Above all, we must instil in people what is referred to as ‘internal political efficacy’. We must give individuals the sense that they have the competence, the knowledge and the skill to participate in the political realm. This shouldn’t be difficult: most people are inherently aware of local issues and many have innovative solutions if allowed the time and freedom to express them. Unfortunately, we have a disempowering media that preaches consumer passivity instead of citizen activism, and an educational system that shirks golden opportunities to engage and nurture curiosity and debate.
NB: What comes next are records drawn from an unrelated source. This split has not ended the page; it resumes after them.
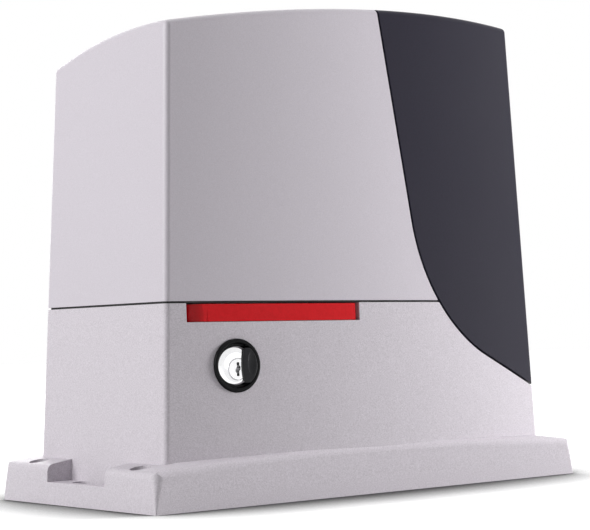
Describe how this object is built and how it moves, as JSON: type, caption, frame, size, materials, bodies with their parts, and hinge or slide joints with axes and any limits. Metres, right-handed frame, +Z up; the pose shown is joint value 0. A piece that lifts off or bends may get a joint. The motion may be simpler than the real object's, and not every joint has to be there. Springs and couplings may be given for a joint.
{
  "type": "sliding gate motor",
  "caption": "Sliding gate motor: cast base with worm gearbox and rack pinion, lift-off bowed cover with dark side panel, red manual release handle and keyed lock.",
  "frame": {"origin": "centre of the base's underside", "axes": "+X along the gate and the base's long side, +Y towards the rack that the pinion drives, +Z up"},
  "size_m": [0.33, 0.1955, 0.2907],
  "materials": {
    "casting_paint": "fine textured powder coat over die-cast aluminium",
    "cover_paint": "satin grey finish on a moulded shell, finer grain than the casting",
    "panel_dark": "fine-grained anthracite plastic",
    "handle_red": "glossy red",
    "lock_black": "gloss black",
    "lock_chrome": "polished",
    "seal_rubber": "matt black rubber",
    "machined_aluminium": "machined and as-cast aluminium",
    "steel_ground": "ground steel",
    "steel_zinc": "bright zinc plated",
    "steel_dark": "phosphated steel",
    "bronze": "gear bronze",
    "copper": "enamelled copper",
    "magnet_ferrite": "ferrite",
    "insulation": "black moulded plastic",
    "carrier_plastic": "dark grey moulded plastic",
    "board_green": "green solder mask",
    "terminal_green": "green moulded plastic",
    "relay_blue": "blue moulded plastic",
    "can_sleeve": "dark shrink sleeve",
    "coil_tape": "yellow polyester tape",
    "button_light": "pale moulded plastic"
  },
  "bodies": {
    "base": {"base_casting": "casting_paint", "levelling_screws": "steel_zinc", "gearbox_cover_plate": "machined_aluminium", "gearbox_cover_screws": "steel_zinc", "front_bearing": "steel_ground", "rear_bearing": "steel_ground", "output_seal": "seal_rubber", "worm_bearings": "steel_ground", "slider_guides": "steel_zinc", "lock_bezel": "lock_black", "lock_barrel": "lock_chrome", "lock_nut": "steel_zinc", "motor_flange": "machined_aluminium", "motor_can": "steel_dark", "motor_magnets": "magnet_ferrite", "brushes": "magnet_ferrite", "brush_holder": "insulation", "motor_end_cap": "machined_aluminium", "motor_top_bearing": "steel_ground", "motor_screws": "steel_zinc", "transformer_coil": "coil_tape", "transformer_pads": "seal_rubber", "transformer_clamp": "steel_zinc", "cable_grommet": "seal_rubber", "board_carrier": "carrier_plastic", "control_board": "board_green", "board_screws": "steel_zinc", "terminal_blocks": "terminal_green", "relays": "relay_blue", "capacitors": "can_sleeve", "small_components": "insulation", "limit_switch_body": "insulation", "limit_switch_screws": "steel_zinc", "cover_screws": "steel_zinc"},
    "output": {"output_shaft": "steel_ground", "shaft_keys": "steel_dark", "shaft_retainers": "steel_dark", "pinion": "steel_zinc", "pinion_fastener": "steel_zinc"},
    "wheel": {"worm_wheel": "bronze"},
    "rotor": {"worm_shaft": "steel_ground", "armature_core": "steel_dark", "armature_winding": "copper", "commutator": "copper"},
    "clutch": {"clutch_ring": "steel_dark"},
    "fork": {"release_fork": "steel_dark", "release_rod": "steel_ground"},
    "slider": {"release_slider": "steel_zinc"},
    "handle": {"release_handle": "handle_red", "handle_spindle": "steel_zinc"},
    "key_plug": {"lock_plug": "lock_chrome", "lock_cam": "steel_zinc"},
    "shutter": {"lock_shutter": "lock_black"},
    "cover": {"cover_shell": "cover_paint", "side_panel": "panel_dark", "cover_seal": "seal_rubber"},
    "lever": {"limit_lever": "steel_ground"},
    "open_button": {"button_open": "button_light"},
    "stop_button": {"button_stop": "button_light"},
    "close_button": {"button_close": "button_light"}
  },
  "joints": [
    {"name": "rotor_spin", "type": "hinge", "parent": "base", "child": "rotor", "pos_m": [-0.065, 0, 0.1], "axis": [0, 0, 1], "continuous": true},
    {"name": "output_spin", "type": "hinge", "parent": "base", "child": "output", "pos_m": [-0.025, 0, 0.062], "axis": [0, 1, 0], "continuous": true},
    {"name": "wheel_spin", "type": "hinge", "parent": "base", "child": "wheel", "pos_m": [-0.025, 0, 0.062], "axis": [0, 1, 0], "continuous": true},
    {"name": "handle_swing", "type": "hinge", "parent": "base", "child": "handle", "pos_m": [-0.1189, -0.05377, 0.105], "axis": [0, 0, -1], "range_deg": [0, 90]},
    {"name": "release_slide", "type": "slide", "parent": "base", "child": "slider", "axis": [1, 0, 0], "range_m": [0, 0.008]},
    {"name": "fork_slide", "type": "slide", "parent": "base", "child": "fork", "axis": [0, 1, 0], "range_m": [0, 0.006]},
    {"name": "clutch_slide", "type": "slide", "parent": "output", "child": "clutch", "axis": [0, 1, 0], "range_m": [0, 0.006]},
    {"name": "key_turn", "type": "hinge", "parent": "base", "child": "key_plug", "pos_m": [-0.1018, -0.06728, 0.0743], "axis": [0.1238, 0.9923, 0], "range_deg": [0, 90]},
    {"name": "shutter_slide", "type": "slide", "parent": "base", "child": "shutter", "axis": [-0.9923, 0.1238, 0], "range_m": [0, 0.012]},
    {"name": "cover_lift", "type": "slide", "parent": "base", "child": "cover", "axis": [0, 0, 1], "range_m": [0, 0.2]},
    {"name": "lever_swing", "type": "hinge", "parent": "base", "child": "lever", "pos_m": [-0.025, 0.056, 0.119], "axis": [0, 0, 1], "range_deg": [-35, 35], "stiffness_Nm_per_rad": 0.08},
    {"name": "open_press", "type": "slide", "parent": "base", "child": "open_button", "axis": [0, 1, 0], "range_m": [0, 0.0008], "stiffness_N_per_m": 500},
    {"name": "stop_press", "type": "slide", "parent": "base", "child": "stop_button", "axis": [0, 1, 0], "range_m": [0, 0.0008], "stiffness_N_per_m": 500},
    {"name": "close_press", "type": "slide", "parent": "base", "child": "close_button", "axis": [0, 1, 0], "range_m": [0, 0.0008], "stiffness_N_per_m": 500}
  ],
  "couplings": [
    {"joint": "output_spin", "follows": "rotor_spin", "ratio": -0.05},
    {"joint": "wheel_spin", "follows": "rotor_spin", "ratio": -0.05},
    {"joint": "release_slide", "follows": "handle_swing", "m_per_rad": 0.00508},
    {"joint": "fork_slide", "follows": "handle_swing", "m_per_rad": 0.00381},
    {"joint": "clutch_slide", "follows": "handle_swing", "m_per_rad": 0.00381}
  ]
}
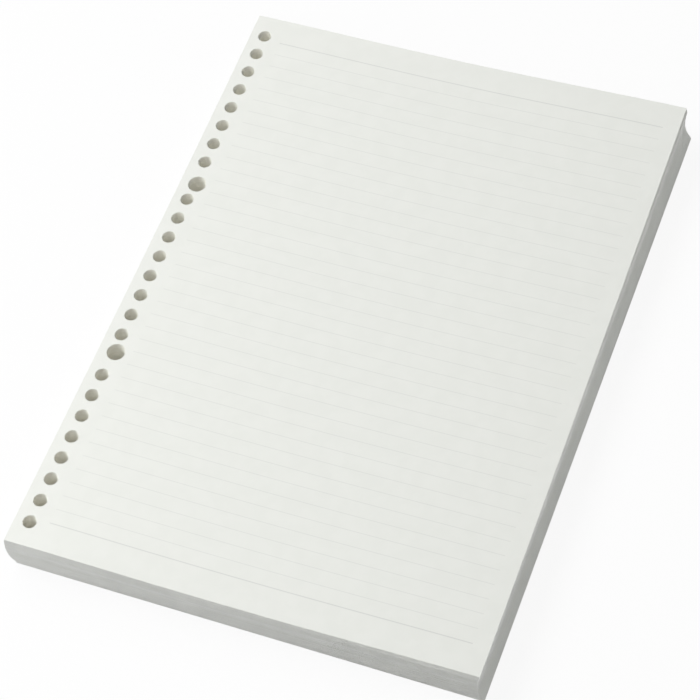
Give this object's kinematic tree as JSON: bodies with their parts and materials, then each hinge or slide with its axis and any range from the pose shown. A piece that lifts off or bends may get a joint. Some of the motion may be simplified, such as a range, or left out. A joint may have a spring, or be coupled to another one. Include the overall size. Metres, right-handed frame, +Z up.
{
  "type": "pile of punched loose-leaf paper",
  "caption": "Squared pile of loose ruled refill leaves with a row of punched holes along one long edge, for filling a ring binder.",
  "frame": {"origin": "on the surface that the pile lies on, under the middle of its box", "axes": "+X across the leaf from the punched edge, +Y along the leaf from its near end, +Z up"},
  "size_m": [0.184, 0.2578, 0.017],
  "materials": {
    "refill_paper": "uncoated writing paper, smooth and matt, cream white, with faint grey ruling"
  },
  "bodies": {
    "leaf_lift_01": {"leaf_lift_01": "refill_paper"},
    "leaf_lift_02": {"leaf_lift_02": "refill_paper"},
    "leaf_lift_03": {"leaf_lift_03": "refill_paper"},
    "leaf_lift_04": {"leaf_lift_04": "refill_paper"},
    "leaf_lift_05": {"leaf_lift_05": "refill_paper"},
    "leaf_lift_06": {"leaf_lift_06": "refill_paper"},
    "leaf_lift_07": {"leaf_lift_07": "refill_paper"},
    "leaf_lift_08": {"leaf_lift_08": "refill_paper"},
    "leaf_lift_09": {"leaf_lift_09": "refill_paper"},
    "leaf_lift_10": {"leaf_lift_10": "refill_paper"},
    "leaf_lift_11": {"leaf_lift_11": "refill_paper"},
    "leaf_lift_12": {"leaf_lift_12": "refill_paper"},
    "leaf_lift_13": {"leaf_lift_13": "refill_paper"},
    "leaf_lift_14": {"leaf_lift_14": "refill_paper"},
    "leaf_lift_15": {"leaf_lift_15": "refill_paper"},
    "leaf_lift_16": {"leaf_lift_16": "refill_paper"},
    "top_leaf_8": {"top_leaf_8": "refill_paper"},
    "top_leaf_7": {"top_leaf_7": "refill_paper"},
    "top_leaf_6": {"top_leaf_6": "refill_paper"},
    "top_leaf_5": {"top_leaf_5": "refill_paper"},
    "top_leaf_4": {"top_leaf_4": "refill_paper"},
    "top_leaf_3": {"top_leaf_3": "refill_paper"},
    "top_leaf_2": {"top_leaf_2": "refill_paper"},
    "top_leaf_1": {"top_leaf_1": "refill_paper"}
  },
  "joints": [
    {"name": "leaf_lift_02_off", "type": "slide", "parent": "leaf_lift_01", "child": "leaf_lift_02", "axis": [0, 0, 1], "range_m": [0, 0.03]},
    {"name": "leaf_lift_03_off", "type": "slide", "parent": "leaf_lift_02", "child": "leaf_lift_03", "axis": [0, 0, 1], "range_m": [0, 0.03]},
    {"name": "leaf_lift_04_off", "type": "slide", "parent": "leaf_lift_03", "child": "leaf_lift_04", "axis": [0, 0, 1], "range_m": [0, 0.03]},
    {"name": "leaf_lift_05_off", "type": "slide", "parent": "leaf_lift_04", "child": "leaf_lift_05", "axis": [0, 0, 1], "range_m": [0, 0.03]},
    {"name": "leaf_lift_06_off", "type": "slide", "parent": "leaf_lift_05", "child": "leaf_lift_06", "axis": [0, 0, 1], "range_m": [0, 0.03]},
    {"name": "leaf_lift_07_off", "type": "slide", "parent": "leaf_lift_06", "child": "leaf_lift_07", "axis": [0, 0, 1], "range_m": [0, 0.03]},
    {"name": "leaf_lift_08_off", "type": "slide", "parent": "leaf_lift_07", "child": "leaf_lift_08", "axis": [0, 0, 1], "range_m": [0, 0.03]},
    {"name": "leaf_lift_09_off", "type": "slide", "parent": "leaf_lift_08", "child": "leaf_lift_09", "axis": [0, 0, 1], "range_m": [0, 0.03]},
    {"name": "leaf_lift_10_off", "type": "slide", "parent": "leaf_lift_09", "child": "leaf_lift_10", "axis": [0, 0, 1], "range_m": [0, 0.03]},
    {"name": "leaf_lift_11_off", "type": "slide", "parent": "leaf_lift_10", "child": "leaf_lift_11", "axis": [0, 0, 1], "range_m": [0, 0.03]},
    {"name": "leaf_lift_12_off", "type": "slide", "parent": "leaf_lift_11", "child": "leaf_lift_12", "axis": [0, 0, 1], "range_m": [0, 0.03]},
    {"name": "leaf_lift_13_off", "type": "slide", "parent": "leaf_lift_12", "child": "leaf_lift_13", "axis": [0, 0, 1], "range_m": [0, 0.03]},
    {"name": "leaf_lift_14_off", "type": "slide", "parent": "leaf_lift_13", "child": "leaf_lift_14", "axis": [0, 0, 1], "range_m": [0, 0.03]},
    {"name": "leaf_lift_15_off", "type": "slide", "parent": "leaf_lift_14", "child": "leaf_lift_15", "axis": [0, 0, 1], "range_m": [0, 0.03]},
    {"name": "leaf_lift_16_off", "type": "slide", "parent": "leaf_lift_15", "child": "leaf_lift_16", "axis": [0, 0, 1], "range_m": [0, 0.03]},
    {"name": "top_leaf_8_off", "type": "slide", "parent": "leaf_lift_16", "child": "top_leaf_8", "axis": [0, 0, 1], "range_m": [0, 0.03]},
    {"name": "top_leaf_7_off", "type": "slide", "parent": "top_leaf_8", "child": "top_leaf_7", "axis": [0, 0, 1], "range_m": [0, 0.03]},
    {"name": "top_leaf_6_off", "type": "slide", "parent": "top_leaf_7", "child": "top_leaf_6", "axis": [0, 0, 1], "range_m": [0, 0.03]},
    {"name": "top_leaf_5_off", "type": "slide", "parent": "top_leaf_6", "child": "top_leaf_5", "axis": [0, 0, 1], "range_m": [0, 0.03]},
    {"name": "top_leaf_4_off", "type": "slide", "parent": "top_leaf_5", "child": "top_leaf_4", "axis": [0, 0, 1], "range_m": [0, 0.03]},
    {"name": "top_leaf_3_off", "type": "slide", "parent": "top_leaf_4", "child": "top_leaf_3", "axis": [0, 0, 1], "range_m": [0, 0.03]},
    {"name": "top_leaf_2_off", "type": "slide", "parent": "top_leaf_3", "child": "top_leaf_2", "axis": [0, 0, 1], "range_m": [0, 0.03]},
    {"name": "top_leaf_1_off", "type": "slide", "parent": "top_leaf_2", "child": "top_leaf_1", "axis": [0, 0, 1], "range_m": [0, 0.03]}
  ]
}
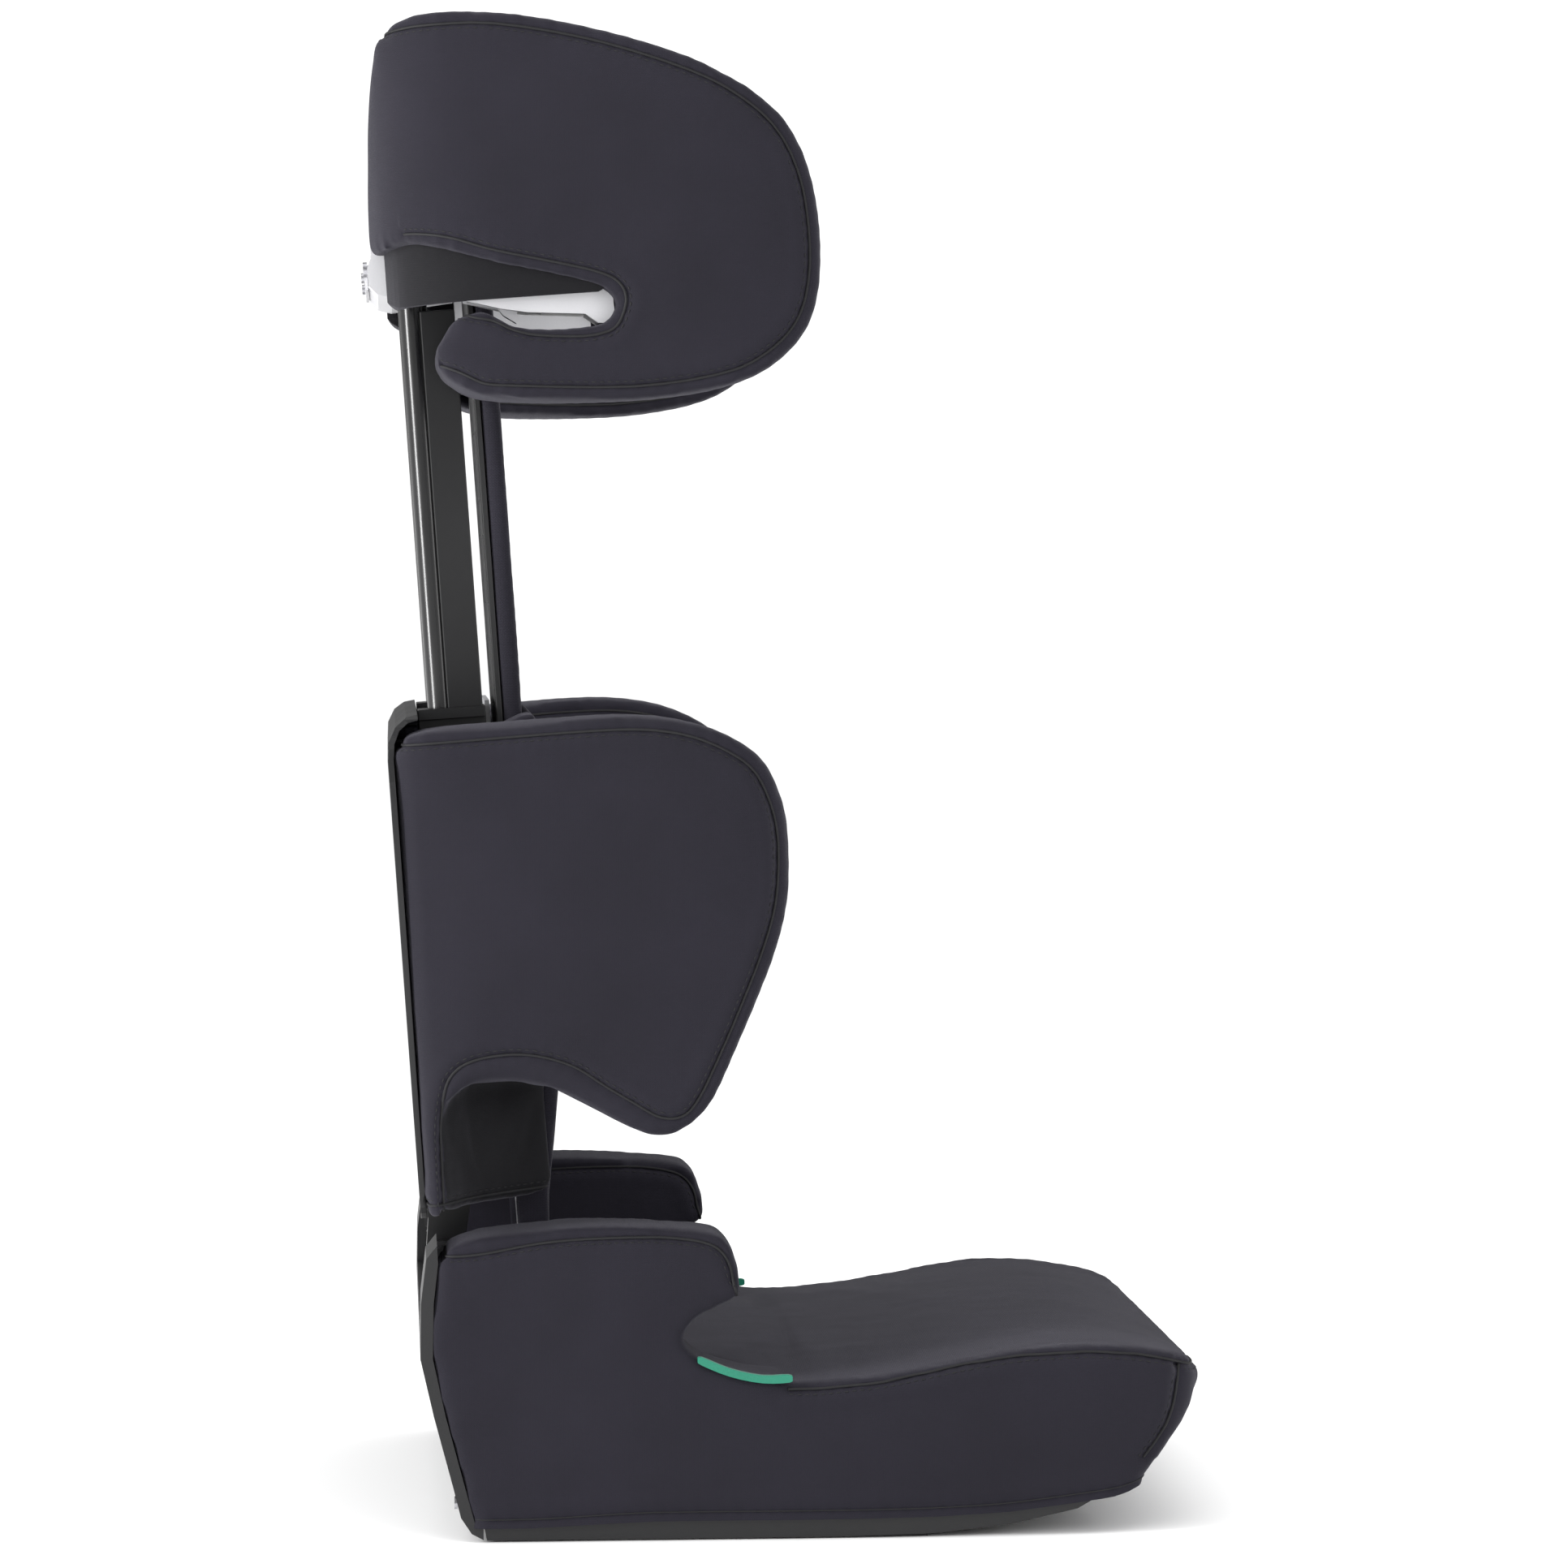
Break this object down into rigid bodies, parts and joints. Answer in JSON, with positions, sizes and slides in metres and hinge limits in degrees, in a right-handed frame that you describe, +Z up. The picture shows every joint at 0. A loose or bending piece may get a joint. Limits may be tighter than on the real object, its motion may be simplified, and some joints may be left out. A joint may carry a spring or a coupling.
{
  "type": "high-back booster seat",
  "caption": "High-back booster seat: padded base with armrests, hinged winged backrest, and a winged headrest that slides on rails, with belt guides.",
  "frame": {"origin": "centre of the whole seat's footprint box, on the surface it stands on", "axes": "+Z up, -Y towards the seat's front edge, +X to the sitter's left, across the width"},
  "size_m": [0.47, 0.4654, 0.8514],
  "materials": {
    "black_shell": "fine spark-textured black moulding",
    "black_fittings": "satin black moulding",
    "light_grey_plastic": "satin light grey moulding",
    "charcoal_knit": "close-knit stretch cover with a soft sheen",
    "padded_knit": "close-knit cover over thin foam",
    "foam": "open-cell foam",
    "black_steel": "satin black powder coat",
    "zinc_steel": "bright zinc plate",
    "green_plastic": "glossy green moulding",
    "grip_rubber": "matt soft rubber"
  },
  "bodies": {
    "base": {"base_shell": "black_shell", "rear_trim": "black_shell", "trim_screws": "zinc_steel", "armrest_core_left": "black_shell", "armrest_core_right": "black_shell", "armrest_bolts": "zinc_steel", "seat_foam": "foam", "seat_cover": "charcoal_knit", "lap_belt_guide_left": "green_plastic", "lap_belt_guide_right": "green_plastic", "hinge_rod": "zinc_steel", "hinge_rod_caps": "black_fittings", "grip_pads": "grip_rubber", "cover_hooks": "black_shell"},
    "backrest": {"back_shell": "black_shell", "back_front_plate": "light_grey_plastic", "rail_guide_left": "black_fittings", "rail_guide_right": "black_fittings", "height_rack": "black_shell", "back_screws": "zinc_steel", "wing_foam_left": "foam", "wing_foam_right": "foam", "wing_cover_left": "charcoal_knit", "wing_cover_right": "charcoal_knit", "back_pad": "padded_knit", "hinge_hook_left": "black_fittings", "hinge_hook_right": "black_fittings", "hook_screws": "zinc_steel"},
    "headrest": {"headrest_shell": "light_grey_plastic", "bracket_cover": "light_grey_plastic", "headrest_foam": "foam", "headrest_cover": "charcoal_knit", "head_pad": "padded_knit", "rail_left": "black_steel", "rail_right": "black_steel", "rail_channel_left": "black_fittings", "rail_channel_right": "black_fittings", "rail_carriage": "black_shell", "support_board": "black_shell", "bib_pad": "padded_knit", "board_screws": "zinc_steel", "lobe_screws": "zinc_steel", "rail_bolts": "zinc_steel", "cover_screws": "zinc_steel", "shoulder_belt_guide_left": "light_grey_plastic", "shoulder_belt_guide_right": "light_grey_plastic", "guide_screws": "zinc_steel", "gate_pins": "zinc_steel", "gate_springs": "zinc_steel", "return_springs": "zinc_steel"},
    "release": {"release_handle": "black_fittings", "release_wire": "zinc_steel"},
    "latch": {"latch_pawl": "zinc_steel"},
    "gate_left": {"belt_gate_left": "light_grey_plastic"},
    "gate_right": {"belt_gate_right": "light_grey_plastic"}
  },
  "joints": [
    {"name": "back_recline", "type": "hinge", "parent": "base", "child": "backrest", "pos_m": [0, 0.18631, 0.148], "axis": [-1, 0, 0], "range_deg": [-6, 14]},
    {"name": "headrest_height", "type": "slide", "parent": "backrest", "child": "headrest", "axis": [0, 0.0698, 0.9976], "range_m": [-0.168, 0]},
    {"name": "release_pull", "type": "slide", "parent": "headrest", "child": "release", "axis": [0, 0.0698, 0.9976], "range_m": [0, 0.008], "stiffness_N_per_m": 700, "springref_m": -0.012, "deforming": ["return_springs"]},
    {"name": "latch_slide", "type": "slide", "parent": "headrest", "child": "latch", "axis": [0, 0.9976, -0.0698], "range_m": [-0.0042, 0]},
    {"name": "gate_left_swing", "type": "hinge", "parent": "headrest", "child": "gate_left", "pos_m": [0.183, 0.16689, 0.7017], "axis": [-1, 0, 0], "range_deg": [0, 35], "stiffness_Nm_per_rad": 0.03, "springref_deg": -17.19},
    {"name": "gate_right_swing", "type": "hinge", "parent": "headrest", "child": "gate_right", "pos_m": [-0.183, 0.16689, 0.7017], "axis": [-1, 0, 0], "range_deg": [0, 35], "stiffness_Nm_per_rad": 0.03, "springref_deg": -17.19}
  ],
  "couplings": [
    {"joint": "latch_slide", "follows": "release_pull", "ratio": -0.5}
  ]
}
We must invest the time to reinvigorate a sense of citizenship in communities, and shift the focus of political rhetoric away from Westminster and an elite clique of politicians.
Even for those who genuinely fail to vote because they are idle or apathetic, we need to look deeper. Even for the apathetic, does the blame truly lie with the individual? Politicians keen to wash their hands of guilt will tell us so, but how debauched is a system that cannot offer people enough hope to force them out of their apathetic slumber? If our system is so utterly uninspiring and uninteresting to them, do we really think forcing them to vote is the correct solution?
None of these proposals on their own will drastically improve voter turnout. Yet, together, they have the potential to transform public attitudes and our engagement with politics. Taking into account the multifarious policies on offer, compulsory voting seems like a bit of a clumsy, heavy-handed incursion into a complex and highly charged social situation. Electoral reform should always be undertaken with the fundamental aim of empowering the electorate. Compulsory voting does the opposite; it shackles voters; it tells them that they have no choice but to give their support to a crop of politicians that they might well despise. Not voting, for some, is a way of sending a powerful political message. We may disagree with their method of doing so, but we have no right to deny them of it.